“Is such the fast that I choose, a day to humble oneself? Is it to bow down the head like a bulrush, and to lie in sackcloth and ashes? Will you call this a fast, a day acceptable to the LORD?Isaiah 58:5-8
Is not this the fast that I choose: to loose the bonds of injustice, to undo the thongs of the yoke, to let the oppressed go free, and to break every yoke? Is it not to share your bread with the hungry, and bring the homeless poor into your house; when you see the naked, to cover them, and not to hide yourself from your own kin?
Then your light shall break forth like the dawn, and your healing shall spring up quickly; your vindicator shall go before you, the glory of the LORD shall be your rear guard.”

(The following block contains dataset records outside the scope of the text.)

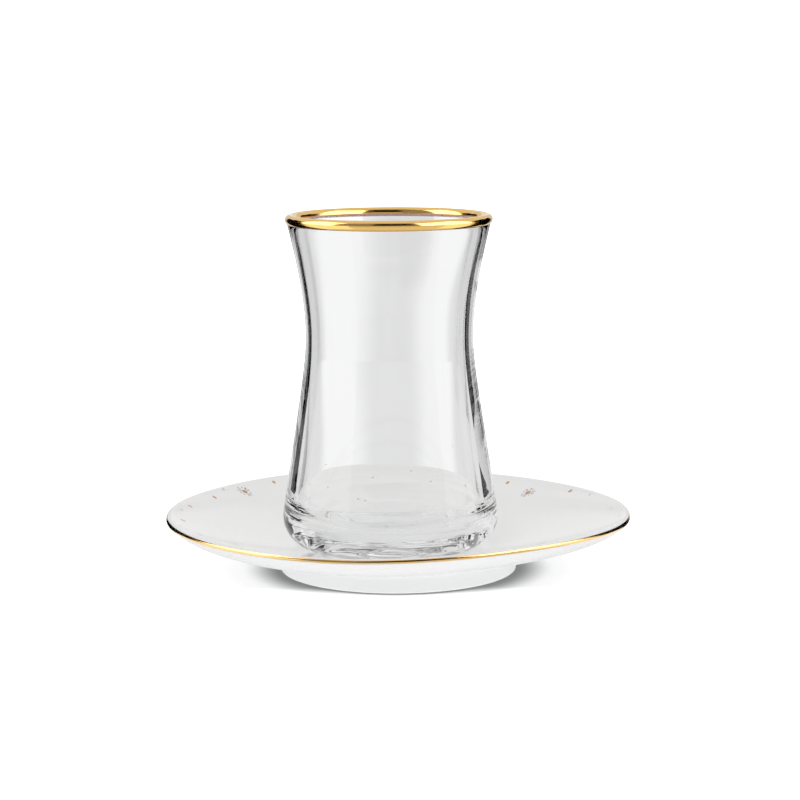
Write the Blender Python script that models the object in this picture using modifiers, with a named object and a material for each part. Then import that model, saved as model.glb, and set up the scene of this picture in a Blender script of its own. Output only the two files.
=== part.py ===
# Tea glass on its saucer: a waisted clear glass with a gilt lip bead, standing in a shallow
# porcelain dish with a foot ring and a gilt edge. Metres, +Z up, origin under the centre of the
# saucer on the surface it stands on.
import math

import bpy

mm = 0.001
clearance = 0.3 * mm          # left between pieces that touch

# Saucer
saucer_radius = 65.0 * mm
saucer_height = 16.2 * mm     # top of the rim above the table
well_height = 6.4 * mm        # flat middle that the glass stands in
well_radius = 25.0 * mm
topside_turn = (56.0 * mm, 10.9 * mm)    # radius and height where the dish bends up to its rim
underside_turn = (58.5 * mm, 8.5 * mm)
rim_radius = 0.45 * mm         # rounding of the porcelain under the gilt edge
foot_radius = 33.2 * mm       # outer side of the foot ring at the table
foot_width = 2.6 * mm
foot_height = 5.8 * mm        # where the foot ring runs into the dish
foot_flare = 0.4 * mm         # the foot ring is this much wider at its top
foot_rounding = 0.5 * mm
recess_depth = 3.1 * mm       # under the dish, inside the foot ring
recess_fillet = 3.0 * mm

# Gilt edge of the saucer
edge_width = 2.1 * mm
edge_height = 0.95 * mm

# Glass
glass_offset = -2.15 * mm     # it stands a little to the left of the saucer's centre
lip_height = 99.9 * mm        # top of the gilt bead above the table
waist_height = 65.6 * mm
waist_radius = 23.36 * mm
lip_flare = (0.300, 6.8 * mm)      # slope far from the waist, and how softly it sets in
body_flare = (0.160, 1.15 * mm)
corner_radius = 8.95 * mm     # rounded lower corner, down to the ring that the glass stands on
punt_radius = 18.0 * mm
punt_depth = 0.9 * mm         # hollow under the glass
base_thickness = 5.0 * mm
floor_dip = 0.5 * mm          # the inner floor is lowest in the middle
inner_corner_radius = 9.0 * mm
wall_at_lip = 1.4 * mm
wall_at_waist = 2.05 * mm
wall_at_corner = 3.8 * mm

# Gilt lip bead
bead_outer_radius = 28.8 * mm
bead_width = 3.1 * mm
bead_height = 2.95 * mm

# Facets
saucer_steps = 72
glass_steps = 60
bead_sides = 10


def clear_scene():
    for item in list(bpy.data.objects):
        bpy.data.objects.remove(item, do_unlink=True)


def make_material(name, colour, roughness, metallic=0.0, transmission=0.0, ior=1.5):
    material = bpy.data.materials.new(name)
    material.use_nodes = True
    shader = material.node_tree.nodes["Principled BSDF"]
    shader.inputs["Base Color"].default_value = (*colour, 1.0)
    shader.inputs["Roughness"].default_value = roughness
    shader.inputs["Metallic"].default_value = metallic
    shader.inputs["Transmission Weight"].default_value = transmission
    shader.inputs["IOR"].default_value = ior
    return material


def bend(start, turn, end, steps):
    """Points from start to end on a curve that bends towards turn; start itself is left out."""
    points = []
    for step in range(1, steps + 1):
        t = step / steps
        near, middle, far = (1 - t) ** 2, 2 * t * (1 - t), t ** 2
        radius = near * start[0] + middle * turn[0] + far * end[0]
        height = near * start[1] + middle * turn[1] + far * end[1]
        points.append((radius, height))
    return points


def arc(centre, radius, start, end, steps):
    """Points of an arc, with angles in degrees measured upwards from the outward direction."""
    points = []
    for step in range(steps + 1):
        angle = math.radians(start + (end - start) * step / steps)
        points.append((centre[0] + radius * math.cos(angle), centre[1] + radius * math.sin(angle)))
    return points


def oval(outer, top, width, height):
    """A closed oval section that reaches out to outer and up to top, run clockwise."""
    points = []
    for side in range(bead_sides):
        angle = math.pi - 2 * math.pi * side / bead_sides
        radius = outer - width / 2 + width / 2 * math.cos(angle)
        points.append((radius, top - height / 2 + height / 2 * math.sin(angle)))
    return points


def turned(name, profile, steps, material, collection, offset=0.0, closed=False):
    """Turn a profile of (radius, height) points round an upright axis into one solid."""
    edges = [(i, i + 1) for i in range(len(profile) - 1)]
    if closed:
        edges.append((len(profile) - 1, 0))
    mesh = bpy.data.meshes.new(name)
    mesh.from_pydata([(radius, 0.0, height) for radius, height in profile], edges, [])
    mesh.materials.append(material)
    piece = bpy.data.objects.new(name, mesh)
    piece.location.x = offset
    collection.objects.link(piece)
    screw = piece.modifiers.new("turn", "SCREW")
    screw.axis = "Z"
    screw.steps = steps
    screw.render_steps = steps
    screw.use_merge_vertices = True
    screw.merge_threshold = 0.00001
    screw.use_smooth_shade = True


def outer_radius(height):
    """Outside of the glass wall: two hyperbolas that share the waist."""
    slope, softness = lip_flare if height > waist_height else body_flare
    return waist_radius + math.hypot(softness, slope * (height - waist_height)) - softness


def inner_radius(height):
    """Inside of the wall, which is thinnest at the lip and thickens towards the lower corner."""
    if height > waist_height:
        t = (height - waist_height) / (lip_height - waist_height)
        return outer_radius(height) - wall_at_waist + (wall_at_waist - wall_at_lip) * t ** 3
    corner_top = well_height + 2 * corner_radius
    t = min((waist_height - height) / (waist_height - corner_top), 1.0)
    return outer_radius(height) - wall_at_waist - (wall_at_corner - wall_at_waist) * t * t * (3 - 2 * t)


def wall(radius_at, start, end, steps):
    """Points of the wall from one height to another, both ends left out."""
    heights = [start + (end - start) * step / steps for step in range(1, steps)]
    return [(radius_at(height), height) for height in heights]


def glass_profile():
    """The inner floor, up the inside, over the top of the wall and down the outside to the punt."""
    stand = well_height + clearance
    floor = stand + base_thickness
    inner_top = floor + inner_corner_radius
    inner_side = inner_radius(inner_top)
    floor_end = (inner_side - inner_corner_radius, floor + floor_dip)
    points = [(0.0, floor), floor_end]
    points += bend(floor_end, (inner_side - floor_dip, floor_end[1]), (inner_side, inner_top), 5)

    top_rounding = wall_at_lip / 2
    top = lip_height - bead_height - clearance - top_rounding
    points += wall(inner_radius, inner_top, top, 10)
    points += arc((outer_radius(top) - top_rounding, top), top_rounding, 180, 0, 4)

    lean = math.atan(body_flare[0])
    corner_top = stand + corner_radius * (1 + math.sin(lean))
    corner_centre = (outer_radius(corner_top) - corner_radius * math.cos(lean), stand + corner_radius)
    points += wall(outer_radius, top, corner_top, 11)
    points += arc(corner_centre, corner_radius, math.degrees(lean), -90, 6)
    points += [(punt_radius, stand + punt_depth / 2), (0.0, stand + punt_depth)]
    return points


def saucer_profile():
    """Well, dish, ledge under the gilt edge, underside, foot ring and the recess inside it."""
    ledge_height = saucer_height - edge_height - clearance
    ledge_start = saucer_radius - edge_width - clearance
    well_end = (well_radius, well_height)
    points = [(0.0, well_height), well_end]
    points += bend(well_end, topside_turn, (ledge_start, saucer_height - clearance), 8)
    points.append((ledge_start, ledge_height))
    rim_centre = (saucer_radius - rim_radius - clearance, ledge_height - rim_radius)
    points += arc(rim_centre, rim_radius, 90, -45, 3)

    foot_top = (foot_radius + foot_flare, foot_height)
    points += bend(points[-1], underside_turn, foot_top, 7)
    points += bend(foot_top, (foot_radius, foot_height / 2), (foot_radius, foot_rounding), 3)
    foot_inner = foot_radius - foot_width
    points += [(foot_radius - foot_rounding, 0.0), (foot_inner, 0.0)]
    recess_end = (foot_inner - recess_fillet, recess_depth)
    points += bend((foot_inner, 0.0), (foot_inner, recess_depth), recess_end, 3)
    points.append((0.0, recess_depth))
    return points


def build():
    clear_scene()
    parts = bpy.data.collections.new("tea_glass_and_saucer")
    bpy.context.scene.collection.children.link(parts)

    porcelain = make_material("white_porcelain", (0.88, 0.875, 0.87), 0.12)
    turned("saucer", saucer_profile(), saucer_steps, porcelain, parts)
    edge_gilding = make_material("edge_gilding", (0.80, 0.60, 0.30), 0.18, metallic=1.0)
    edge = oval(saucer_radius, saucer_height, edge_width, edge_height)
    turned("saucer_gilt_edge", edge, saucer_steps, edge_gilding, parts, closed=True)

    clear_glass = make_material("clear_glass", (1.0, 1.0, 1.0), 0.0, transmission=1.0, ior=1.52)
    turned("tea_glass", glass_profile(), glass_steps, clear_glass, parts, glass_offset)
    lip_gilding = make_material("lip_gilding", (0.88, 0.63, 0.30), 0.12, metallic=1.0)
    bead = oval(bead_outer_radius, lip_height, bead_width, bead_height)
    turned("glass_gilt_lip", bead, glass_steps, lip_gilding, parts, glass_offset, closed=True)


build()
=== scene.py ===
# Tea glass with a gilt lip on a porcelain saucer with a gilt edge: finishes, light and camera.
import math
import random

import bpy
import bmesh
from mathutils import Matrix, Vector, noise


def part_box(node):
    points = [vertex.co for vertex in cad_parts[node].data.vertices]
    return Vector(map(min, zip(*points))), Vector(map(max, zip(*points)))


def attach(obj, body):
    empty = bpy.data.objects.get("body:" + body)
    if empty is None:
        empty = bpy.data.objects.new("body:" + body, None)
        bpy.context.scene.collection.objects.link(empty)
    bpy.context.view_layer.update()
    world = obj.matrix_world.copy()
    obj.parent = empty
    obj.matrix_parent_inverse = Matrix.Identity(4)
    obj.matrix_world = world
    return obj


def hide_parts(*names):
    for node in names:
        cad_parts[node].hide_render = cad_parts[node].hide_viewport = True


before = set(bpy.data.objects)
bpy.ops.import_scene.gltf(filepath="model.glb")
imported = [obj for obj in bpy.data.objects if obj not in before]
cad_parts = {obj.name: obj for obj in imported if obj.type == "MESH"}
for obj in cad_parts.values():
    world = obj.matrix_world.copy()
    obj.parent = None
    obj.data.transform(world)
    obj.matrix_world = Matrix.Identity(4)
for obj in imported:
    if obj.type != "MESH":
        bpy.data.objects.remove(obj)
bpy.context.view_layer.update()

mm = 0.001


# Places and sizes read from the model
lipLow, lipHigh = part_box("glass_gilt_lip")
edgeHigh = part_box("saucer_gilt_edge")[1]
glassAxisX = (lipLow.x + lipHigh.x) / 2
lipTop = lipHigh.z
lipRadius = (lipHigh.x - lipLow.x) / 2
saucerRadius = edgeHigh.x
saucerTop = edgeHigh.z
print("frame:", "glass axis", round(glassAxisX, 5), "lip", round(lipTop, 5), "saucer", round(saucerRadius, 5))


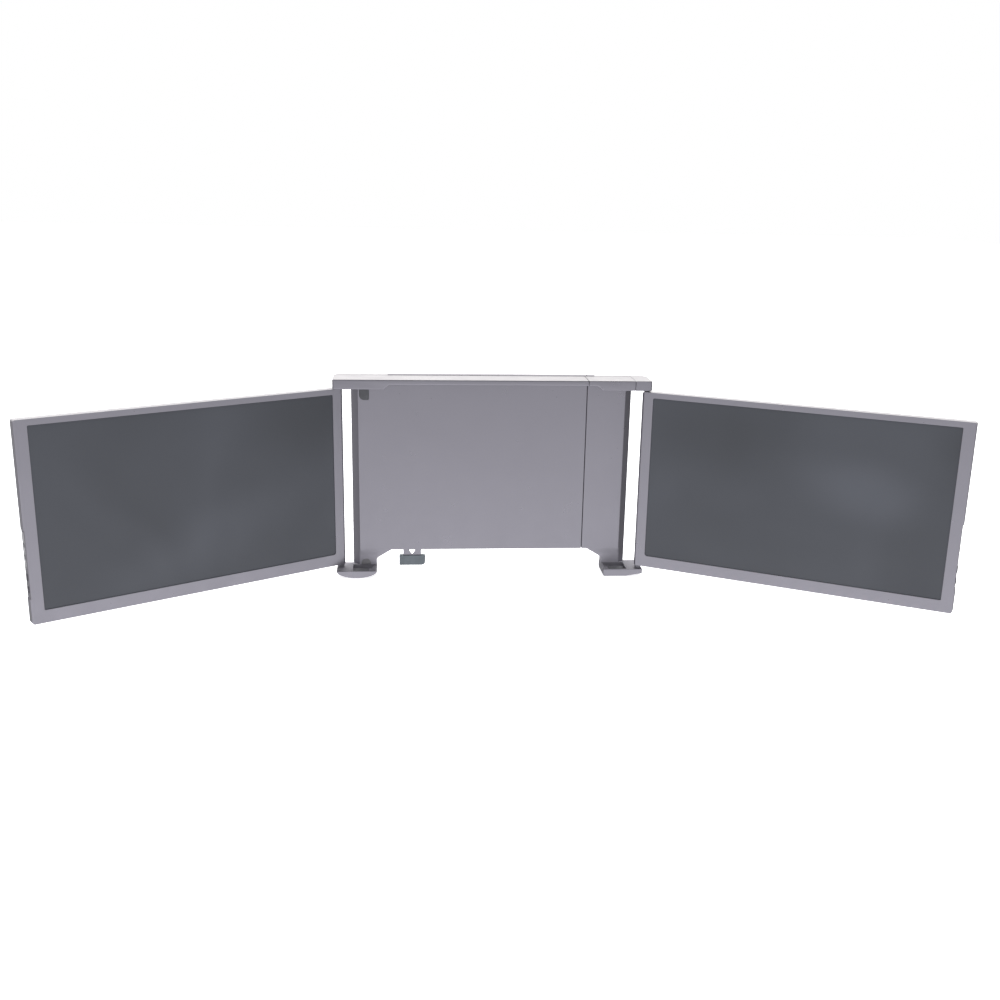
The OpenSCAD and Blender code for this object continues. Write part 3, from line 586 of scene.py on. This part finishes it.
def finish(name):
    """A material by name, made the first time it is asked for."""
    if name not in bpy.data.materials:
        rubber = settings().rubber
        makers = {
            "satin_paint": lambda: paint_finish("satin_paint"),
            "shoe_paint": lambda: paint_finish("shoe_paint", SHOE_MATT_AND_PAINTED_SHADE),
            "plate_paint": lambda: paint_finish("plate_paint", LEG_MATT_AND_PAINTED_LIGHT),
            "anti_glare_film": film_finish,
            "grip_rubber": lambda: rubber_finish("grip_rubber", rubber.grip),
            "pad_rubber": lambda: rubber_finish("pad_rubber", rubber.pad),
            "clear_bumper": lambda: rubber_finish("clear_bumper", rubber.bumper),
            "mat_silicone": lambda: rubber_finish("mat_silicone", rubber.mat),
            "dark_plastic": lambda: plastic_finish("dark_plastic", PLASTIC_BLACK),
            "key_plastic": lambda: plastic_finish("key_plastic", KEY_GREY),
            "drawn_steel": steel_finish,
            "blackened_steel": screw_finish,
            "contact_gold": gold_finish,
            "solder_mask": board_finish,
            "light_guide": light_guide_finish,
            "pale_floor": floor_finish,
        }
        makers[name]()
    return bpy.data.materials[name]


# ---- Mesh helpers ------------------------------------------------------------------------------

def new_piece(name, mesh, material):
    """Puts a mesh in the scene at the origin with one material."""
    mesh.name = name
    mesh.materials.clear()
    mesh.materials.append(finish(material))
    piece = bpy.data.objects.new(name, mesh)
    bpy.context.scene.collection.objects.link(piece)
    return piece


def plain_mesh(piece):
    """The piece's mesh with every modifier in it."""
    depsgraph = bpy.context.evaluated_depsgraph_get()
    depsgraph.update()
    return bpy.data.meshes.new_from_object(piece.evaluated_get(depsgraph),
                                           preserve_all_data_layers=True, depsgraph=depsgraph)


def settle(piece):
    """Takes the piece's modifiers into its mesh and removes them."""
    mesh = plain_mesh(piece)
    mesh.name = piece.name
    piece.modifiers.clear()
    piece.data = mesh


def inward(loop):
    """The direction from a face's edge into the face."""
    way = loop.link_loop_next.vert.co - loop.vert.co
    return loop.face.normal.cross(way).normalized()


def nearest(point, start, end):
    """The point of a straight edge that is nearest to a point."""
    along = end - start
    part = (point - start).dot(along) / max(along.length_squared, MERGE_DISTANCE ** 2)
    return start + along * min(max(part, 0), 1)


def room_beside(loop):
    """How far a face reaches from one of its edges before it meets an edge that faces it."""
    start, end = loop.vert.co, loop.link_loop_next.vert.co
    away = inward(loop)
    room = FAR
    for other in loop.face.loops:
        if away.dot(inward(other)) > OPPOSED:
            continue
        low, high = other.vert.co, other.link_loop_next.vert.co
        for offset in (low - nearest(low, start, end), high - nearest(high, start, end),
                       nearest(start, low, high) - start, nearest(end, low, high) - end):
            depth = offset.dot(away)
            if depth > max(FACING_SHARE * offset.length, MERGE_DISTANCE):
                room = min(room, depth)
    return room


def even_runs(sizes):
    """Gives every run of edges the least size that one of them has."""
    evened = {}
    for first in sorted(sizes, key=sizes.get):
        if first in evened:
            continue
        evened[first] = sizes[first]
        run = [first]
        for edge in run:
            for vert in edge.verts:
                way = edge.other_vert(vert).co - vert.co
                for other in vert.link_edges:
                    if other in evened or other not in sizes:
                        continue
                    if way.angle(vert.co - other.other_vert(vert).co, math.pi) < CORNER_ANGLE:
                        evened[other] = sizes[first]
                        run.append(other)
    return evened


def merged_mesh(node, radius, seams):
    """A copy of a CAD node's shape, merged into whole faces and marked where corners round."""
    source = frame["nodes"][node].data
    mesh = bpy.data.meshes.new(node)
    mesh.from_pydata([v.co for v in source.vertices], [], [f.vertices for f in source.polygons])
    shape = bmesh.new()
    shape.from_mesh(mesh)
    bmesh.ops.remove_doubles(shape, verts=shape.verts, dist=MERGE_DISTANCE)
    bmesh.ops.dissolve_limit(shape, angle_limit=FLAT_ANGLE, verts=shape.verts, edges=shape.edges)
    weight = shape.edges.layers.float.new("bevel_weight_edge")
    sizes = {}
    for edge in shape.edges:
        sharpness = (edge.calc_face_angle(0) - CORNER_ANGLE) / CORNER_ANGLE
        if sharpness <= 0 or not edge.is_convex:
            continue
        size = radius * min(sharpness, 1)
        for way, reach in seams:
            if all(abs(vert.co.dot(way) - reach) < SEAM_REACH for vert in edge.verts):
                size = min(size, SEAM_RADIUS)
        room = min(room_beside(loop) for loop in edge.link_loops)
        sizes[edge] = min(size, room / ROOM_PER_RADIUS)
    for edge, size in even_runs(sizes).items():
        edge[weight] = size / radius
    shape.to_mesh(mesh)
    shape.free()
    return mesh


def shade_softly(mesh):
    """Sets normals that leave flat faces flat and run smoothly over the rounded ones."""
    faces = [(face.normal.copy(), face.area) for face in mesh.polygons]
    around = [[] for _ in mesh.vertices]
    for face in mesh.polygons:
        for vert in face.vertices:
            around[vert].append(face.index)
    normals = [None] * len(mesh.loops)
    for face in mesh.polygons:
        own = faces[face.index][0]
        for loop, vert in zip(face.loop_indices, face.vertices):
            total = Vector()
            for other in around[vert]:
                normal, area = faces[other]
                if own.dot(normal) > SMOOTH_SHARE:
                    total += normal * area
            normals[loop] = total.normalized()
    mesh.shade_smooth()
    mesh.normals_split_custom_set(normals)


def far_side(node, way):
    """The plane at a node's furthest reach in one direction."""
    return way, max(vert.co.dot(way) for vert in frame["nodes"][node].data.vertices)


def softened(name, node, radius_mm, material, seams=()):
    """Replaces a CAD node by a copy whose corners are rounded, but hardly at its seams."""
    look = settings().paint
    radius = radius_mm * MM * look.corner
    piece = new_piece(name, merged_mesh(node, radius, seams), material)
    bevel = piece.modifiers.new("corners", "BEVEL")
    bevel.limit_method = "WEIGHT"
    bevel.width = radius
    bevel.segments = look.corner_steps
    bevel.use_clamp_overlap = False
    bevel.miter_outer = "MITER_SHARP"
    settle(piece)
    shade_softly(piece.data)
    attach(piece, frame["nodes"][node]["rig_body"])
    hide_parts(node)


def dress(node, material):
    """Gives a CAD node that stays in view its material."""
    mesh = frame["nodes"][node].data
    mesh.materials.clear()
    mesh.materials.append(finish(material))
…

February 2020 is already upon us! And with it comes Ash Wednesday – the beginning of the long season of Lent – on the final Wednesday of the month. Lent can be a really meaningful season. It’s a season in which we are invited to gather up the burdens and worries and distractions we carry in our hearts, and to turn and lay these things at the foot of the cross. It’s a season of repentance, a season to acknowledge our human limitations, to turn back toward God and let God’s way be our way.
Many Christians choose to engage in some sort of Lenten practice or discipline in order to deepen their faith experience. Classically, these take the form of the great three Lenten disciplines: fasting, prayer, and alms-giving. People might choose one or some combination of these three to help them reorient their priorities around God and to draw closer to God in faith. Oftentimes, this ends up taking the form of temporarily “giving up” something for Lent, usually something we enjoy – like sweets, soda, video games, social media, and so on – and we can end up focusing more on the “what” we’re giving up than on the “why.” (I know in previous years I have been guilty of trying to disguise dieting practices as a “Lenten fast”!)
But this text from Isaiah – which is one of the options for the first reading on Ash Wednesday – invites us to think about our Lenten practice, especially fasting, in a much broader way. “Is not this the fast that I choose,” says the Lord, “to loose the bonds of injustice, to undo the thongs of the yoke, to let the oppressed go free, and to break every yoke? Is it not to share your bread with the hungry, and bring the homeless poor into your house; when you see the naked, to cover them, and not to hide yourself from your own kin?” This picture of fasting is profoundly relational, deeply concerned about justice and care for the marginalized.
So in these weeks that we have before us, before the start of Lent, I want to invite you to consider how you might engage a Lenten practice/discipline more in the model of Isaiah. Instead of looking only inward in introspection, I encourage you to look outward, to see where – in your sphere of influence and experience – you might go about loosing bonds of injustice and freeing the oppressed. Instead of depriving yourself of something you enjoy, how might you instead go about making sure that others are not deprived – that those who are hungry have something to eat, and that those who are cold and homeless might be clothed and sheltered?
There are lots of ways to do this. Perhaps you could challenge yourself to make a special offering to an organization that does justice and charity work you are passionate about; if you’re looking for a place to start, both the NE Synod and the ELCA’s websites detail the fantastic ministries that the Lutheran church is doing all over the globe. Or if you want to get more face-to-face involvement, you could consider volunteering at the mobile food bank (Feb 13, Mar 5, Apr 16) or down at the new food pantry location, or perhaps getting involved as a volunteer in a local organization like the Center for Survivors. You could reach out to the schools to ask how you might be able to help needy students and their families.
The point of all this is that Lent is much more than a time to feel low-key crappy about ourselves and refrain from eating chocolate. It can actually be a joyful time of turning back toward God and seeking God’s presence in the faces of our neighbors. Lent has the potential to be a transformative time of spiritual renewal. So I encourage you to be thoughtful about whatever kind of fast that you choose.